▶ Requirement
Take the line containing "Metres, right-handed frame." and every line after it in the data below, and print them exactly as given, with nothing else.

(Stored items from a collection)
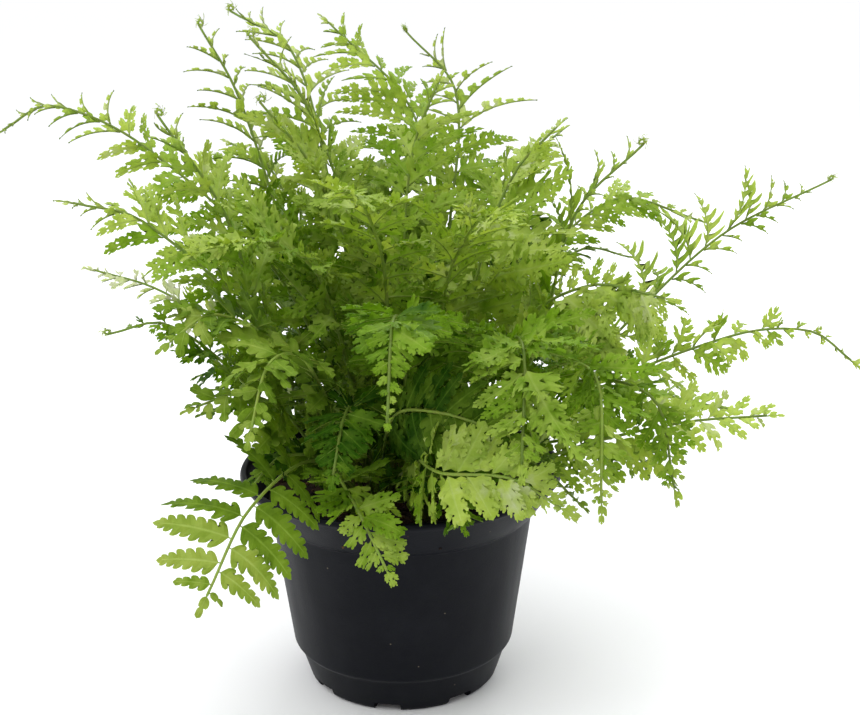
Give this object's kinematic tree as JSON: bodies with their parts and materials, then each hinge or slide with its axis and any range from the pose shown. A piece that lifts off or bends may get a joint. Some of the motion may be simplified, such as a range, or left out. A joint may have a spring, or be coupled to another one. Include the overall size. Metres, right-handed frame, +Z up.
{
  "type": "potted boston fern",
  "caption": "Young Boston fern with ruffled, finely lobed leaflets: fronds arch out as a loose fountain from a tapered black plastic nursery pot with a flared collar.",
  "frame": {"origin": "centre of the pot's underside, on the surface that the pot stands on", "axes": "+Z up along the pot's axis, -Y toward the viewer of the picture, +X to that viewer's right"},
  "size_m": [0.2935, 0.2405, 0.2372],
  "materials": {
    "moulded_plastic": "satin",
    "peat_mix": "matte",
    "frond_young": "satin",
    "frond_mature": "satin"
  },
  "bodies": {
    "root": {"pot": "moulded_plastic", "potting_mix": "peat_mix", "frond_01": "frond_mature", "frond_02": "frond_young", "frond_03": "frond_mature", "frond_04": "frond_mature", "frond_05": "frond_mature", "frond_06": "frond_young", "frond_07": "frond_young", "frond_08": "frond_young", "frond_09": "frond_young", "frond_10": "frond_mature", "frond_11": "frond_young", "frond_12": "frond_mature", "frond_13": "frond_young", "frond_14": "frond_young", "frond_15": "frond_mature", "frond_16": "frond_young", "frond_17": "frond_mature", "frond_18": "frond_mature", "frond_19": "frond_young", "frond_20": "frond_young", "frond_21": "frond_young", "frond_22": "frond_young", "frond_23": "frond_young", "frond_24": "frond_young", "frond_25": "frond_young", "frond_26": "frond_young", "frond_27": "frond_young", "frond_28": "frond_mature", "frond_29": "frond_young", "frond_30": "frond_mature", "frond_31": "frond_mature", "frond_32": "frond_mature", "frond_33": "frond_mature", "frond_34": "frond_young", "frond_35": "frond_young", "frond_36": "frond_young", "frond_37": "frond_mature", "frond_38": "frond_mature", "frond_39": "frond_young", "frond_40": "frond_mature", "frond_41": "frond_young", "frond_42": "frond_mature", "frond_43": "frond_mature", "frond_44": "frond_mature", "frond_45": "frond_mature", "frond_46": "frond_mature", "frond_47": "frond_mature", "frond_48": "frond_mature", "frond_49": "frond_mature", "frond_50": "frond_mature", "frond_51": "frond_mature", "frond_52": "frond_mature", "frond_53": "frond_mature", "frond_54": "frond_mature", "frond_55": "frond_mature"}
  },
  "joints": []
}
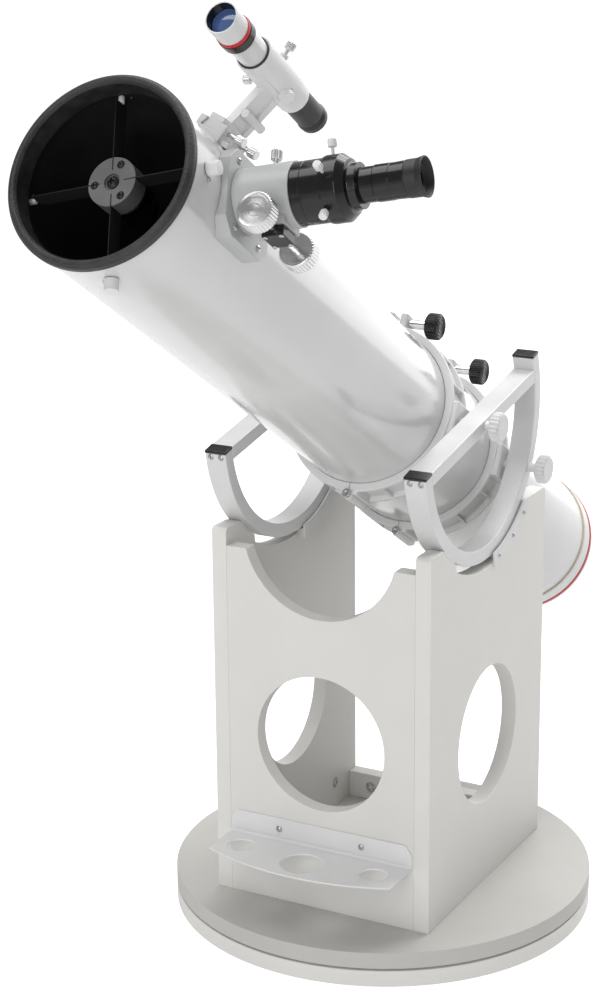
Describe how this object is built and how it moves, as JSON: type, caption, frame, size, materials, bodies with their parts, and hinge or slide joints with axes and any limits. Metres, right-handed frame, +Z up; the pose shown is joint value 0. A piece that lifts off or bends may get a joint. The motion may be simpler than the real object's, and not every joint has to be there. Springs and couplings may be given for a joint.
{
  "type": "telescope",
  "caption": "Dobsonian reflector telescope: white tube in ring cradle with D-shaped altitude bearings on a rocker box over a round turntable, with focuser, finder and tray.",
  "frame": {"origin": "on the azimuth axis at the level of the undersides of the feet", "axes": "+Z up along the azimuth axis, -Y towards the front board and the open end of the tube, +X towards the focuser side"},
  "size_m": [0.5303, 1.1235, 1.1159],
  "materials": {
    "white_board": "satin",
    "white_paint": "gloss",
    "black_plastic": "satin",
    "black_metal": "satin",
    "silver": "satin",
    "steel": "satin",
    "chrome": "gloss",
    "grey_paint": "satin",
    "red_metal": "gloss",
    "mirror": "gloss",
    "glass": "gloss",
    "black_rubber": "matte",
    "white_plastic": "satin"
  },
  "bodies": {
    "base": {"ground_board": "white_board", "feet": "black_plastic", "azimuth_pads": "white_plastic", "pivot_hardware": "steel"},
    "rocker": {"turntable_board": "white_board", "side_board_left": "white_board", "side_board_right": "white_board", "front_board": "white_board", "rear_brace": "white_board", "cam_fittings": "silver", "eyepiece_tray": "white_paint", "box_screws": "steel", "bearing_guides": "steel", "bearing_pads": "white_plastic"},
    "tube": {"altitude_arc_left": "silver", "altitude_arc_right": "silver", "cross_bars": "silver", "arc_end_caps": "black_plastic", "small_screws": "steel", "front_ring_left": "white_paint", "front_ring_right": "white_paint", "rear_ring_left": "white_paint", "rear_ring_right": "white_paint", "main_tube": "white_paint", "front_rim": "black_plastic", "rear_ring": "white_paint", "red_band": "red_metal", "mirror_cell": "black_metal", "primary_mirror": "mirror", "cell_screws": "steel", "spider_knobs": "steel", "spider_hub": "grey_paint", "spider_vanes": "black_metal", "secondary_mirror": "mirror", "secondary_holder": "black_metal", "focuser_base": "grey_paint", "focuser_housing": "grey_paint", "pinion_cover": "black_metal", "finder_shoe": "white_paint", "shoe_screws": "steel"},
    "clamp_knob_front": {"clamp_knob_front": "black_plastic"},
    "clamp_knob_rear": {"clamp_knob_rear": "black_plastic"},
    "bearing_knob_front_left": {"bearing_knob_front_left": "white_plastic"},
    "bearing_knob_front_right": {"bearing_knob_front_right": "white_plastic"},
    "bearing_knob_rear_left": {"bearing_knob_rear_left": "white_plastic"},
    "bearing_knob_rear_right": {"bearing_knob_rear_right": "white_plastic"},
    "drawtube": {"drawtube": "black_metal", "eyepiece_adapter": "black_metal", "adapter_screws": "steel"},
    "focus_wheel": {"focus_knobs": "silver"},
    "focus_lock": {"focus_lock_screw": "steel"},
    "eyepiece": {"eyepiece_body": "black_metal", "eyecup": "black_rubber", "eye_lens": "glass"},
    "finder": {"finder_bracket": "white_paint", "finder_adjusters": "steel", "finder_tube": "white_paint", "dew_shield": "white_paint", "finder_lens": "glass", "finder_eyepiece": "black_metal"}
  },
  "joints": [
    {"name": "azimuth_turn", "type": "hinge", "parent": "base", "child": "rocker", "pos_m": [0, 0, 0.0325], "axis": [0, 0, 1], "continuous": true},
    {"name": "altitude_tilt", "type": "hinge", "parent": "rocker", "child": "tube", "pos_m": [0, -0.017, 0.6208], "axis": [-1, 0, 0], "range_deg": [-32, 58]},
    {"name": "clamp_front_turn", "type": "hinge", "parent": "tube", "child": "clamp_knob_front", "pos_m": [0.03, 0.04209, 0.71536], "axis": [1, 0, 0], "continuous": true},
    {"name": "clamp_rear_turn", "type": "hinge", "parent": "tube", "child": "clamp_knob_rear", "pos_m": [0.03, 0.17099, 0.63481], "axis": [1, 0, 0], "continuous": true},
    {"name": "bearing_knob_front_left_turn", "type": "hinge", "parent": "tube", "child": "bearing_knob_front_left", "pos_m": [-0.15, -0.017, 0.6208], "axis": [-1, 0, 0], "continuous": true},
    {"name": "bearing_knob_front_right_turn", "type": "hinge", "parent": "tube", "child": "bearing_knob_front_right", "pos_m": [0.15, -0.017, 0.6208], "axis": [1, 0, 0], "continuous": true},
    {"name": "bearing_knob_rear_left_turn", "type": "hinge", "parent": "tube", "child": "bearing_knob_rear_left", "pos_m": [-0.15, 0.1119, 0.54025], "axis": [-1, 0, 0], "continuous": true},
    {"name": "bearing_knob_rear_right_turn", "type": "hinge", "parent": "tube", "child": "bearing_knob_rear_right", "pos_m": [0.15, 0.1119, 0.54025], "axis": [1, 0, 0], "continuous": true},
    {"name": "focus_travel", "type": "slide", "parent": "tube", "child": "drawtube", "axis": [0.9781, 0.1102, 0.1763], "range_m": [0, 0.03]},
    {"name": "focus_turn", "type": "hinge", "parent": "tube", "child": "focus_wheel", "pos_m": [0.13953, -0.49824, 0.91309], "axis": [0, -0.848, 0.5299], "range_deg": [-290, 0]},
    {"name": "focus_lock_turn", "type": "hinge", "parent": "tube", "child": "focus_lock", "pos_m": [0.1173, -0.46065, 0.97323], "axis": [-0.2079, 0.5183, 0.8295], "continuous": true},
    {"name": "eyepiece_pull", "type": "slide", "parent": "drawtube", "child": "eyepiece", "axis": [0.9781, 0.1102, 0.1763], "range_m": [0, 0.04]},
    {"name": "finder_slide", "type": "slide", "parent": "tube", "child": "finder", "axis": [0, -0.848, 0.5299], "range_m": [0, 0.065]}
  ],
  "couplings": [
    {"joint": "focus_turn", "follows": "focus_travel", "rad_per_m": -166.67}
  ]
}
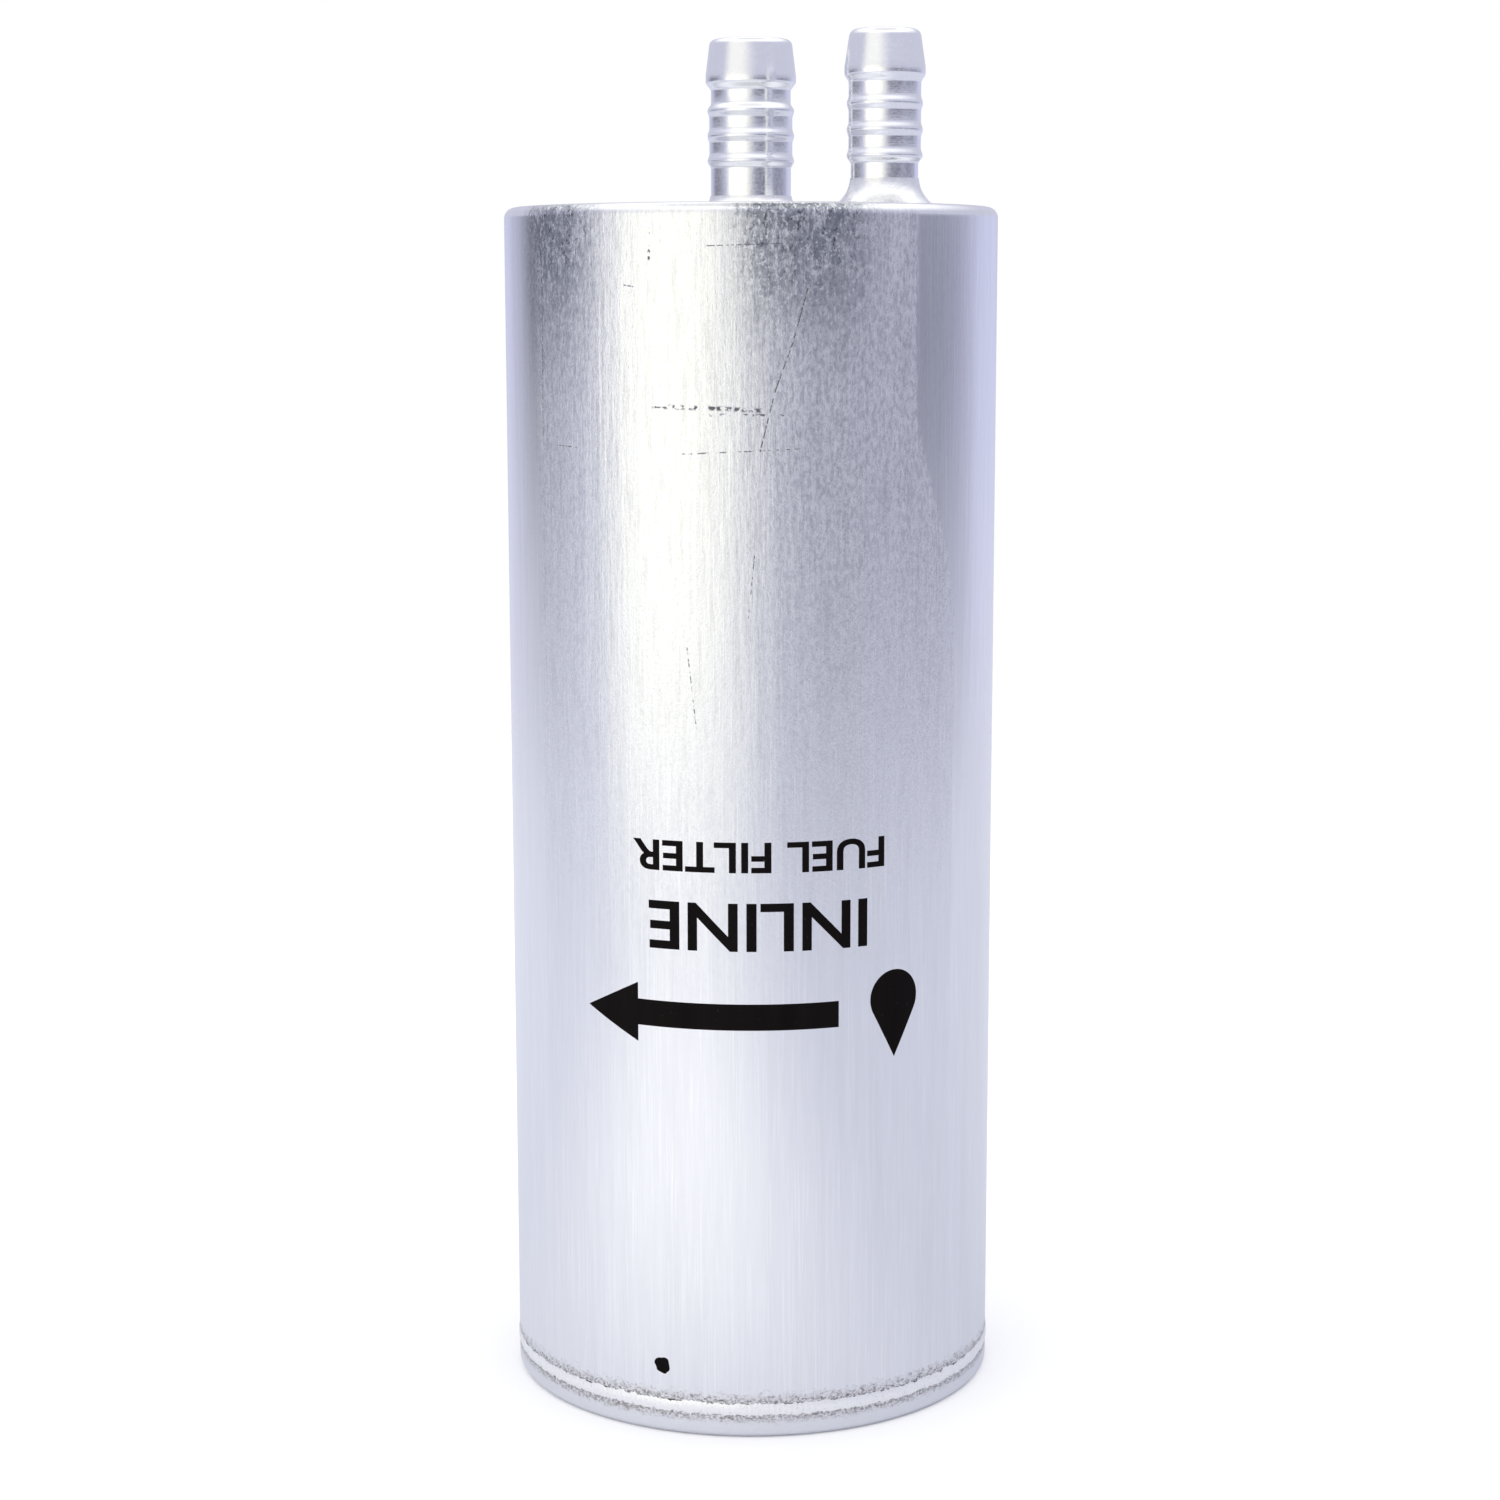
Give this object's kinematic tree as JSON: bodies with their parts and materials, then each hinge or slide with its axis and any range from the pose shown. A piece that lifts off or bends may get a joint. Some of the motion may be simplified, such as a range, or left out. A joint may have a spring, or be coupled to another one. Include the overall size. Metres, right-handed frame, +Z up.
{
  "type": "fuel filter",
  "caption": "Round aluminium inline fuel filter canister with two hose barbs on top and a spring-loaded pleated paper cartridge inside.",
  "frame": {"origin": "on the canister's axis, at the plane its foot stands on", "axes": "+Z up along the canister towards the two hose barbs; -Y is the printed side, and the inlet barb lies towards +X and -Y, 42.5 degrees below +X"},
  "size_m": [0.0842, 0.0842, 0.2315],
  "materials": {
    "can_aluminium": "satin extruded aluminium with fine lengthwise draw lines, dulled and speckled near the top",
    "cap_aluminium": "satin pressed aluminium",
    "weld_bead": "bright rippled weld bead with grey-brown smut on both sides",
    "turned_aluminium": "smooth machined aluminium",
    "braze_filler": "smooth flowed filler metal",
    "spring_steel": "drawn wire, dark oil-tempered",
    "tin_plate": "tin-plated pressed sheet",
    "filter_paper": "resin-treated cellulose paper",
    "adhesive": "cured brown plastisol adhesive",
    "bead_glue": "cured hot-melt glue",
    "seal_rubber": "black nitrile rubber",
    "black_plastic": "moulded black nylon",
    "black_ink": "thin black pad-printed ink"
  },
  "bodies": {
    "canister": {"can_wall": "can_aluminium", "can_top": "can_aluminium", "end_cap": "cap_aluminium", "girth_weld": "weld_bead", "outlet_barb": "turned_aluminium", "outlet_braze": "braze_filler", "inlet_barb": "turned_aluminium", "inlet_braze": "braze_filler", "spring_seat": "tin_plate", "hold_down_spring": "spring_steel"},
    "element": {"lower_end_disc": "tin_plate", "lower_potting": "adhesive", "centring_ring": "black_plastic", "filter_media": "filter_paper", "media_seam_clip": "tin_plate", "pleat_spacer_beads": "bead_glue", "centre_tube": "tin_plate", "upper_potting": "adhesive", "upper_end_disc": "tin_plate", "outlet_seal": "seal_rubber", "seal_retainer": "tin_plate"}
  },
  "joints": [
    {"name": "element_float", "type": "slide", "parent": "canister", "child": "element", "axis": [0, 0, 1], "range_m": [-0.0025, 0], "stiffness_N_per_m": 5000, "springref_m": 0.006, "deforming": ["hold_down_spring"]}
  ]
}
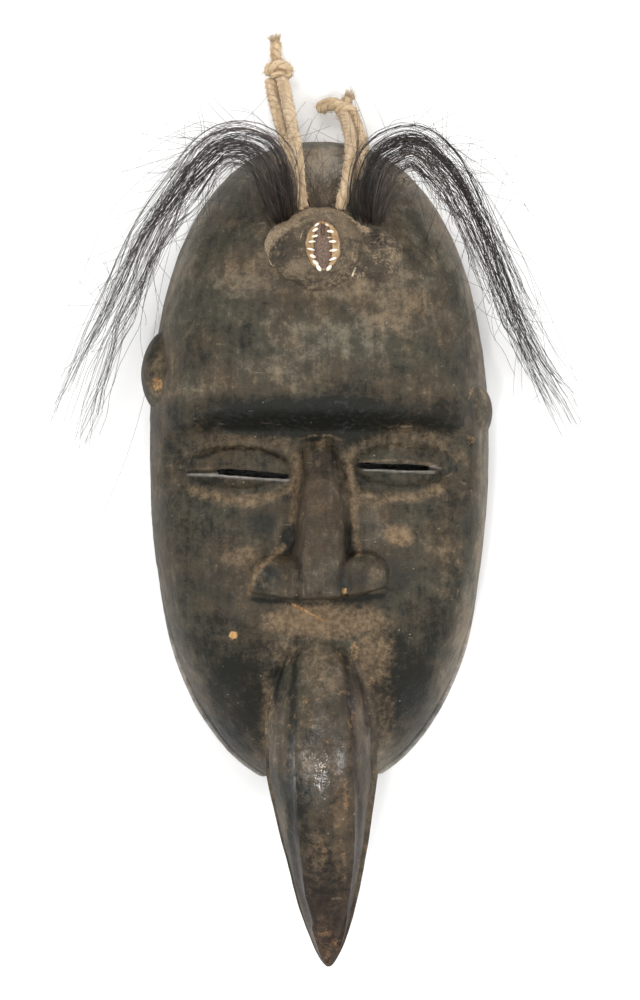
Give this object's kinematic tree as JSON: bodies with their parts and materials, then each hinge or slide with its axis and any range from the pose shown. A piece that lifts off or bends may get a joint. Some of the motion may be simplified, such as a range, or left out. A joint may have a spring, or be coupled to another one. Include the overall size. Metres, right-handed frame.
{
  "type": "beak mask",
  "caption": "Hollow carved wooden face mask with a long bird's beak, slit eyes, a shell set in resin on the forehead, hair tufts and knotted cord loops.",
  "frame": {"origin": "middle of the box round the wood, lump, shell and tufts, on the plane that the back rim lies on", "axes": "+Z out of the front of the face, +Y towards the forehead, +X to the right as the face is looked at"},
  "size_m": [0.214, 0.3714, 0.0865],
  "materials": {
    "carved_wood": "dark patina, worn and dusty",
    "resin": "dull, lumpy",
    "shell": "satin",
    "hair": "coarse dark hair",
    "jute": "twisted, fuzzy"
  },
  "bodies": {
    "root": {"carved_mask": "carved_wood", "forehead_mound": "resin", "cowrie_shell": "shell", "hair_tuft_left": "hair", "hair_tuft_right": "hair", "cord_left_front": "jute", "cord_left_rear": "jute", "knot_left": "jute", "cord_right_front": "jute", "cord_right_rear": "jute", "knot_right": "jute"}
  },
  "joints": []
}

▶ Solution to this exercise
Give this object's kinematic tree as JSON: bodies with their parts and materials, then each hinge or slide with its axis and any range from the pose shown. A piece that lifts off or bends may get a joint. Some of the motion may be simplified, such as a range, or left out. A joint may have a spring, or be coupled to another one. Include the overall size. Metres, right-handed frame.
{
  "type": "beak mask",
  "caption": "Hollow carved wooden face mask with a long bird's beak, slit eyes, a shell set in resin on the forehead, hair tufts and knotted cord loops.",
  "frame": {"origin": "middle of the box round the wood, lump, shell and tufts, on the plane that the back rim lies on", "axes": "+Z out of the front of the face, +Y towards the forehead, +X to the right as the face is looked at"},
  "size_m": [0.214, 0.3714, 0.0865],
  "materials": {
    "carved_wood": "dark patina, worn and dusty",
    "resin": "dull, lumpy",
    "shell": "satin",
    "hair": "coarse dark hair",
    "jute": "twisted, fuzzy"
  },
  "bodies": {
    "root": {"carved_mask": "carved_wood", "forehead_mound": "resin", "cowrie_shell": "shell", "hair_tuft_left": "hair", "hair_tuft_right": "hair", "cord_left_front": "jute", "cord_left_rear": "jute", "knot_left": "jute", "cord_right_front": "jute", "cord_right_rear": "jute", "knot_right": "jute"}
  },
  "joints": []
}